Start of Data excerpts

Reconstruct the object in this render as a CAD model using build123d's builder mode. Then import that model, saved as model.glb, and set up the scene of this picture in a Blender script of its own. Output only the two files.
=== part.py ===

End of Data excerpts
Start of Data excerpts

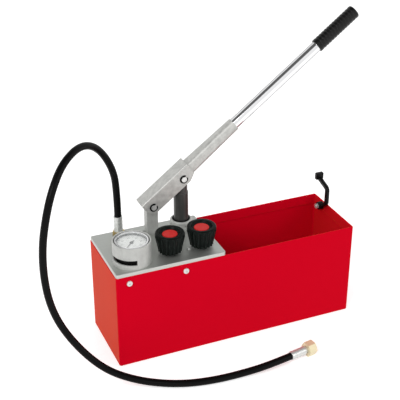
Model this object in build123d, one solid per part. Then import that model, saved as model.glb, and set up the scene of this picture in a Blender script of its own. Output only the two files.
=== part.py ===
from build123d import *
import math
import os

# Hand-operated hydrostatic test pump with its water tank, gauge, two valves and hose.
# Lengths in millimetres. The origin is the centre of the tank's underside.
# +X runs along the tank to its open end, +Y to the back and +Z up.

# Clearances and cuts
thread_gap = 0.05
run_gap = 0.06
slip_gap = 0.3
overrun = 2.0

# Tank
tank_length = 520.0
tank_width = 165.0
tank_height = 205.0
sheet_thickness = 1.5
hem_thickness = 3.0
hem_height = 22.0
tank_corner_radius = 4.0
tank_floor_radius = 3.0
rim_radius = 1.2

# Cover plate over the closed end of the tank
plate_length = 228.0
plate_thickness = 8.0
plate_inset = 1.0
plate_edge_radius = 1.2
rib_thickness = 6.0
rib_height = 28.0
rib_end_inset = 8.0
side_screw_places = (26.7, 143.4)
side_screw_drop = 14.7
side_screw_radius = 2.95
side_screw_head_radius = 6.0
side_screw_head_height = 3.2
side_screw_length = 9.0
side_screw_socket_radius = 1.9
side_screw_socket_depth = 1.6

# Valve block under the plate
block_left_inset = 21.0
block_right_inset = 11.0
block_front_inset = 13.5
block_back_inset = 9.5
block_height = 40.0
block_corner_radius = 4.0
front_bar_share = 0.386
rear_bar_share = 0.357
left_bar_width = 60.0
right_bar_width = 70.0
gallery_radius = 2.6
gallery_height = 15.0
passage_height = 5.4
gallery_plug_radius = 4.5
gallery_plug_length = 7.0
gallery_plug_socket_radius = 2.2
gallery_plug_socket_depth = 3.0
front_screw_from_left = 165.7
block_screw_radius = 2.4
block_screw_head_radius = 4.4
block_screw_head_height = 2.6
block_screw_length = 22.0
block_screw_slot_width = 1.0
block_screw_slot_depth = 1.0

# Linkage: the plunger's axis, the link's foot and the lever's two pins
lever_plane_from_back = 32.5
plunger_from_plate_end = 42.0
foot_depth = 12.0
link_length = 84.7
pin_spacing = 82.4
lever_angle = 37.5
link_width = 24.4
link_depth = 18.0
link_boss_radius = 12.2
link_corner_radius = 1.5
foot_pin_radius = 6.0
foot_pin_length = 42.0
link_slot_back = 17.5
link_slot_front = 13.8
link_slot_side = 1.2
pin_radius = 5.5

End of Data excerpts

#### [Task to complete]
Repeat exactly the lines running from the one with "Model this object" through the one with "rim_radius = 1.2", both included.

#### [Written response]
Model this object in build123d, one solid per part. Then import that model, saved as model.glb, and set up the scene of this picture in a Blender script of its own. Output only the two files.
=== part.py ===
from build123d import *
import math
import os

# Hand-operated hydrostatic test pump with its water tank, gauge, two valves and hose.
# Lengths in millimetres. The origin is the centre of the tank's underside.
# +X runs along the tank to its open end, +Y to the back and +Z up.

# Clearances and cuts
thread_gap = 0.05
run_gap = 0.06
slip_gap = 0.3
overrun = 2.0

# Tank
tank_length = 520.0
tank_width = 165.0
tank_height = 205.0
sheet_thickness = 1.5
hem_thickness = 3.0
hem_height = 22.0
tank_corner_radius = 4.0
tank_floor_radius = 3.0
rim_radius = 1.2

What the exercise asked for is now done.